Over the next ten years, Pioneer plans to increase its horizontal rig count in the Spraberry/Wolfcamp area by five to ten rigs per year. The low end of this range assumes that oil prices will be approximately $80 per barrel, while the high end of the range assumes oil prices of approximately $95 per barrel. To efficiently execute this significant rig ramp, Pioneer is developing a long-term growth plan to ensure that the infrastructure, takeaway and services required to support this growth are identified and in place in a timely manner. The growth plan will focus on optimizing the development of the field and identifying the future requirements for gas processing, pipeline takeaway, field infrastructure, water, oilfield services, tubulars, electricity, systems, buildings and roads.

In the liquids-rich Eagle Ford Shale play in South Texas, Pioneer previously announced that it had successfully downspaced from 1,000-foot spacing between wells to 500-foot spacing between wells in the liquids-rich area of the play. This resulted in the addition of 300 drilling locations. Further downspacing and staggered laterals testing to 175 feet between staggered wells is underway in the liquids-rich areas where the 500-foot spacing was successful. Some areas will include testing of the Lower Eagle Ford Shale interval only, while others will include a combination of Lower and Upper targets. Early results from this testing continue to be encouraging. The potential exists to add 300 to 400 Eagle Ford Shale drilling locations from this program.

Seventeen wells were placed on production in Upper targets during the first half of 2014 as part of the downspacing and staggering program. Early production results from these wells are similar to offset Lower Eagle Ford Shale wells. The Company plans to place 50 wells on production in Upper Eagle Ford Shale targets as part of the downspacing program in 2014. Approximately 25% of Pioneer’s acreage is expected to be prospective for the Upper Eagle Ford Shale.

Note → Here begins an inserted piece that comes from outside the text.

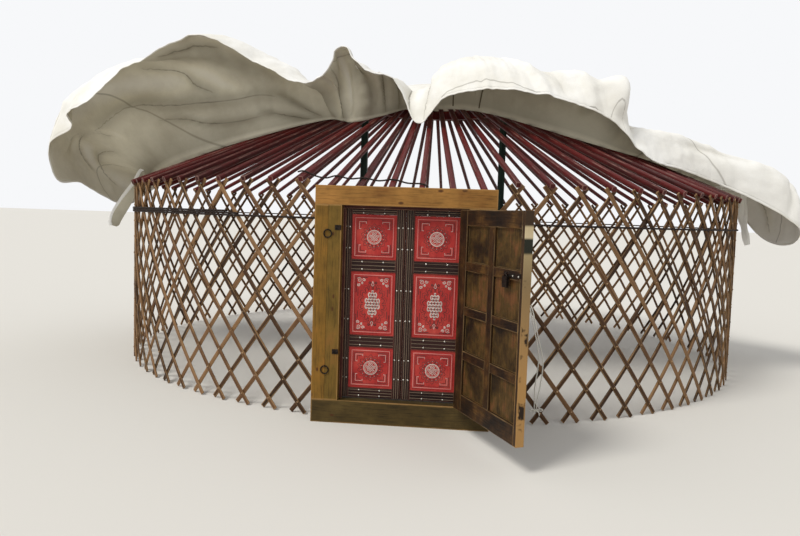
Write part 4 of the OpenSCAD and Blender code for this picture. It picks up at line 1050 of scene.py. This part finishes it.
# Folds of the free flap: angle and share of the flap at points along each, its half width
# and its depth in metres, inward where less than 0; then a ridge or a crease
FOLDS = [
    ([(-76, 0.80), (-74, 0.40), (-66, 0.33), (-61, 0.26), (-56, 0.235), (-50, 0.225), (-44, 0.24),
      (-38, 0.16)], 0.075, -0.070, "crease"),
    ([(-72, 0.62), (-68, 0.50), (-63, 0.42), (-58, 0.38)], 0.120, 0.070, "ridge"),
    ([(-64, 0.20), (-60, 0.17), (-56, 0.12), (-50, 0.10), (-44, 0.12)], 0.035, -0.025, "crease"),
    ([(-61, 0.56), (-57, 0.46), (-56, 0.36), (-54, 0.29)], 0.050, -0.045, "crease"),
    ([(-58, 0.52), (-54, 0.42), (-52, 0.32), (-49, 0.26)], 0.070, 0.042, "ridge"),
    ([(-55, 0.85), (-51, 0.70), (-48, 0.52), (-44, 0.40)], 0.100, -0.070, "ridge"),
    ([(-53, 0.92), (-50, 0.85), (-48, 0.72)], 0.030, -0.021, "crease"),
    ([(-48, 0.90), (-44, 0.72), (-40, 0.55), (-36, 0.50)], 0.080, 0.056, "ridge"),
    ([(-80, 0.62), (-76, 0.52), (-74, 0.36), (-73, 0.22)], 0.060, 0.042, "ridge"),
    ([(-82, 0.70), (-78, 0.58), (-75, 0.45), (-74, 0.28)], 0.040, -0.035, "crease"),
    ([(-86, 0.75), (-82, 0.48), (-79, 0.36), (-77, 0.24)], 0.045, -0.031, "crease"),
    ([(-88, 0.80), (-84, 0.62), (-80, 0.52), (-78, 0.44)], 0.060, 0.039, "ridge"),
    ([(-42, 0.25), (-37, 0.14), (-33, 0.06)], 0.030, -0.025, "crease"),
    ([(-46, 0.14), (-40, 0.08), (-35, 0.03)], 0.030, -0.020, "crease"),
    ([(-28, 0.05), (-28.5, 0.40), (-27.5, 0.95)], 0.040, -0.063, "ridge"),
    ([(-25.5, 0.05), (-25.8, 0.45), (-25, 0.95)], 0.035, 0.063, "ridge"),
    ([(-23, 0.02), (-23.4, 0.45), (-22.5, 0.95)], 0.030, -0.042, "crease"),
    ([(-20.5, 0.05), (-21, 0.50), (-20.5, 0.98)], 0.035, 0.056, "ridge"),
    ([(-16, 0.05), (-17, 0.50), (-16, 0.95)], 0.060, -0.070, "ridge"),
    ([(-12, 0.05), (-12, 0.50), (-11, 0.95)], 0.030, 0.025, "crease"),
    ([(-9, 0.05), (-9, 0.60), (-8, 0.95)], 0.030, -0.025, "crease"),
    ([(-4, 0.30), (-3.5, 0.70), (-3, 1.0)], 0.035, -0.042, "crease"),
    ([(1.5, 0.20), (1, 0.60), (0.5, 1.0)], 0.035, -0.042, "crease"),
    ([(20, 0.40), (24, 0.60), (27, 0.85), (28, 1.0)], 0.045, 0.035, "ridge"),
    ([(28, 0.45), (31, 0.65), (33, 0.90)], 0.060, -0.042, "ridge"),
    ([(35, 0.30), (38, 0.60), (38, 0.95)], 0.060, 0.042, "ridge"),
    ([(41, 0.20), (43.5, 0.50), (44, 0.85)], 0.060, 0.154, "ridge"),
    ([(47, 0.10), (48.5, 0.50), (48, 0.95)], 0.060, -0.070, "ridge"),
    ([(52, 0.35), (58, 0.45), (66, 0.40)], 0.080, 0.035, "ridge"),
    ([(56, 0.70), (63, 0.66), (70, 0.62)], 0.060, -0.035, "ridge"),
    ([(74, 0.30), (76, 0.60), (74, 0.95)], 0.060, -0.049, "ridge"),
    ([(80, 0.40), (82, 0.70), (80, 0.95)], 0.050, 0.042, "ridge"),
    ([(86, 0.35), (87, 0.65), (85, 0.95)], 0.040, -0.042, "crease")]
STEPS = ([-2 + k / 6 for k in range(6)] + [-1 + k / 20 for k in range(4)]
         + [-0.8 + k / 15 for k in range(12)] + [k / 52 for k in range(53)])
TURNS = ([-180 + 1.5 * k for k in range(57)] + [-94.5 + 0.4 * k for k in range(474)]
         + [96.5 + 1.5 * k for k in range(56)])


# How far a fold still pushes the sheet and paints shade and light on it
FOLD_REACH = 0.26


def way_out(angle, along):
    """Point and outward normal of the bare sheet."""
    point = spread(angle, along)
    over = spread(min(angle + 0.3, 179.9), along) - spread(max(angle - 0.3, -180), along)
    down = spread(angle, min(along + 0.02, 1)) - spread(angle, along - 0.02)
    return point, over.cross(-down).normalized() if over.length > 1e-6 else Vector((0, 0, 1))


def fold_points(line):
    """Closely spaced points of a fold, each with its share of the fold's length."""
    spots = smooth(line, 16 * (len(line) - 1))[:-1]
    made = [(spread(angle, min(along, 1)), k / 16 / (len(line) - 1))
            for k, (angle, along) in enumerate(spots)]
    ways = [b[0] - a[0] for a, b in zip(made, made[1:])]
    return [(point, share, way) for (point, share), way in zip(made, [*ways, ways[-1]])]


folds = [(fold_points(line), wide, deep, kind) for line, wide, deep, kind in FOLDS]
near = kdtree.KDTree(sum(len(trail) for trail, *_ in folds))
owners = []
for number, (trail, *_) in enumerate(folds):
    for point, share, way in trail:
        near.insert(point, len(owners))
        owners.append((number, point, share, way))
near.balance()


def moved(angle, along):
    """A point of the sheet with its folds, the sag between the poles and small wrinkles, its
    outward normal, its tone from -1 to 1, painted light below 0 and painted shade and an even
    darkening above it, its distance from a crease, less than 0 on one side, and how sharp that crease is."""
    point, out = way_out(angle, along)
    push, tone, crease, close, second = 0.0, 0.0, 1.0, 0.0, 1.0
    if along > 0.02:
        found = {}
        for _, index, distance in near.find_range(point, FOLD_REACH):
            number = owners[index][0]
            if number not in found or distance < found[number][0]:
                found[number] = (distance, index)
        for number, (distance, index) in found.items():
            _, spot, share, way = owners[index]
            _, wide, deep, kind = folds[number]
            taper = sin(pi * (0.08 + 0.84 * share)) ** 0.6
            # Ridges paint light where they stand out and shade where they sink, and creases a band of
            # painted shade
            if kind == "ridge":
                bell = taper * exp(-(distance / wide) ** 2)
                push += deep * bell
                tone -= bell * max(-0.6, min(0.6, deep / 0.10))
            else:
                push += deep * taper * exp(-distance / wide * 1.6)
                tone += 0.45 * taper * exp(-(distance / wide) ** 2)
                if distance < abs(crease):
                    second = abs(crease)
                    crease = copysign(distance, (point - spot).cross(way).dot(out))
                    close = taper * exp(-(distance / 0.024) ** 2)
                else:
                    second = min(second, distance)
        close *= max(0, min(1, (second - abs(crease) - 0.015) / 0.05))
        free = min(1, along / 0.18)
        push += free * 0.016 * noise.fractal(point * 3.1, 0.7, 2.0, 4)
        push += free * 0.008 * noise.noise(Vector((angle * 0.9, along * 2.5, 3)))
        push = max(push, -0.10)
        push *= min(1, along / 0.12)
        # Painted shadow on the sheet just past where it leaves the poles, deepest on the left
        tone += (0.35 + 0.6 * exp(-((angle + 80) / 9) ** 2)) * exp(-(along / 0.11) ** 2)
    elif along > -0.8:
        pole_gap = cos((radians(angle) - WALL_START - END_STEP * PITCH) / PITCH * 2 * pi)
        push = (1 - pole_gap) * 0.5 * -0.010 * min(1, (along + 0.8) / 0.2) * min(1, -along / 0.12)
        push += 0.0015
    free = max(0, min(1, along))
    # The whole sheet a little darker, less so on the free flap, and painted light on the free flap towards
    # the right and at the far left
    tone += 0.22 - 0.12 * free - 1.1 * free * max(0, min(1, (angle - 28) / 45))
    tone -= 0.55 * free * max(0, min(1, (-68 - angle) / 14))
    return point + out * push, out, max(-1, min(1, tone)), crease, close


shell = bmesh.new()
weave = shell.loops.layers.uv.new("cloth")
layers = [shell.verts.layers.float.new(name) for name in ("tone", "crease", "close")]
rows = []
for angle in TURNS:
    row = []
    for along in STEPS:
        point, _, *values = moved(angle, along)
        row.append(shell.verts.new(point))
        for layer, value in zip(layers, values):
            row[-1][layer] = value
    rows.append(row)
reach = []
for row in rows:
    far = [0.0]
    for a, b in zip(row, row[1:]):
        far.append(far[-1] + (a.co - b.co).length)
    reach.append(far)
for k in range(len(TURNS)):
    other = (k + 1) % len(TURNS)
    for j in range(len(STEPS) - 1):
        face = shell.faces.new((rows[k][j], rows[k][j + 1], rows[other][j + 1], rows[other][j]))
        face.smooth = True
        for loop, (row, step) in zip(face.loops, ((k, j), (k, j + 1), (other, j + 1), (other, j))):
            turn = radians(TURNS[row] + (360 if row < k else 0))
            loop[weave].uv = (reach[row][step] * sin(turn), -reach[row][step] * cos(turn))
shell.faces.new([row[0] for row in rows])
bmesh.ops.recalc_face_normals(shell, faces=shell.faces)
cover = placed("roof_cover_sheet", meshed("roof_cover_sheet", shell), lit_canvas, cotton)
modifier = cover.modifiers.new("thickness", "SOLIDIFY")
modifier.thickness, modifier.offset, modifier.use_rim, modifier.material_offset = COVER_T, 1.0, True, 1
kept(cover)

# The hem: the edge turned in twice over a cord, and cords sewn into two seams of the underside
hem_line, hem_ways = [], []
for angle in [*TURNS, TURNS[0]]:
    point, out, *_ = moved(angle, 1.0)
    hem_line.append(point + out * COVER_T / 2)
    hem_ways.append(out)
hem = bars("roof_cover_hem", [(hem_line, hem_ways, 0.4, None)], 0.020, 0.007, 0.003, lit_canvas)
seam_cord = canvas("dark seam cord", "#5b5340", "#3f382a", "#3f382a")
lines = []
for trail in ([(9.8, 0.02), (9.2, 0.22), (8.4, 0.44), (7.2, 0.64)],
              [(19, 0.02), (20, 0.26), (21.4, 0.50), (23, 0.70)]):
    seen = [moved(angle, along) for angle, along in smooth(trail, 24)]
    lines.append(([point - out * 0.002 for point, out, *_ in seen], [out for _, out, *_ in seen], 0.5, None))
seams = bars("roof_cover_seam_cords", lines, 0.010, 0.006, 0.002, seam_cord)

# Tails: a strip of canvas sewn under the cover at each side, loose from the wall, its hem turned in.
# Each route gives the radius, the height and the width, as a share of the full one.
tails = []
for name, angle, cloth, route in (
        ("left", -79.05, cotton, [(2.985, 1.72, 0.5), (3.03, 1.62, 0.6), (3.08, 1.52, 0.9),
                                  (3.15, 1.40, 1.25), (3.22, 1.28, 1.35), (3.25, 1.20, 1.0),
                                  (3.26, 1.17, 0.55)]),
        ("right", 83.5, lit_canvas, [(3.03, 1.72, 0.5), (3.07, 1.60, 0.6), (3.07, 1.46, 0.7),
                                   (3.09, 1.36, 0.45), (3.11, 1.27, 0.55), (3.13, 1.19, 0.5)])):
    head = moved(angle, 0.07)[0]
    start = (hypot(head.x, WALL_R - head.y), head.z, 0.5)
    spots = smooth([start, *route], 36)
    line = [ring(r, radians(angle), z) for r, z, _ in spots]
    ways = [Vector((0.5 * sin(k / 5), -1, 0.3 * cos(k / 7))).normalized() for k in range(len(line))]
    wide = [scale for *_, scale in spots]
    strip = bars(f"roof_cover_{name}_tail", [(line, ways, 0.5, wide)], 0.120, 0.004, 0.0015, cloth)
    tone = strip.data.attributes.new("tone", "FLOAT", "POINT").data
    for place, vertex in zip(tone, strip.data.vertices):
        place.value = 0.35 + 0.25 * sin(vertex.co.z * 12) if cloth is cotton else 0.0
    tails.append(strip)
    rim = []
    for k, (point, way, scale) in enumerate(zip(line, ways, wide)):
        ahead = line[min(k + 1, len(line) - 1)] - line[max(k - 1, 0)]
        across = way.cross(ahead).normalized()
        rim.append(point + across * copysign(0.060 * scale - 0.014, angle))
    rim = [(rim, ways, 0.5, None)]
    tails.append(bars(f"roof_cover_{name}_tail_hem", rim, 0.034, 0.010, 0.003, lit_canvas))
for piece in (cover, hem, seams, *tails):
    keep(piece, "tent_frame", "cover_cloth")
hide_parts("roof_cover")


# Stage: a level pale floor under soft daylight from high on the left, with plain white behind
floor_paint, tree, shader = finish("plain pale floor")
give(shader, {"Base Color": linear("#d9d6cf"), "Roughness": 0.9, "Specular IOR Level": 0.1})
mesh = bpy.data.meshes.new("level_floor")
mesh.from_pydata([(-150, -150, 0), (150, -150, 0), (150, 150, 0), (-150, 150, 0)], [], [(0, 1, 2, 3)])
placed("level_floor", mesh, floor_paint)

world = bpy.data.worlds.new("soft daylight")
world.use_nodes = True
bpy.context.scene.world = world
tree = world.node_tree
rays = add(tree, "LightPath")
seen = add(tree, "Math", {0: rays.outputs["Is Camera Ray"], 1: rays.outputs["Is Glossy Ray"]},
           operation="MAXIMUM")
seen = add(tree, "Math", {0: seen, 1: rays.outputs["Is Transmission Ray"]}, operation="MAXIMUM")
level = add(tree, "MapRange", {"Value": seen, "To Min": 0.72, "To Max": 1.0})
give(tree.nodes["Background"], {"Color": linear("#f7f8fa"), "Strength": level})

sun = bpy.data.lights.new("soft sun", "SUN")
sun.energy = 1.9
sun.angle = radians(18)
sun.color = (1.0, 0.98, 0.94)
lamp = placed("soft sun", sun)
lamp.rotation_euler = Vector((0.55, 0.55, -1.0)).to_track_quat("-Z", "Y").to_euler()

bpy.context.scene.view_settings.view_transform = "Standard"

The Company is now utilizing a two-string casing design instead of a three-string casing design in most of its wells in the liquids-rich area of the Eagle Ford Shale play. This change is lowering drilling costs by $750 thousand to $1.0 million per well, primarily as a result of reducing drilling days and casing costs on each well.

Pioneer has continued to improve its Eagle Ford Shale completion design by increasing the pounds of white sand proppant pumped per foot, increasing the barrels of fracture stimulation fluid pumped per minute in each cluster, reducing cluster spacing and utilizing combinations of the above. This optimization program is increasing EURs by 20% to 30%, which more than offsets the increase in drilling and completion capital.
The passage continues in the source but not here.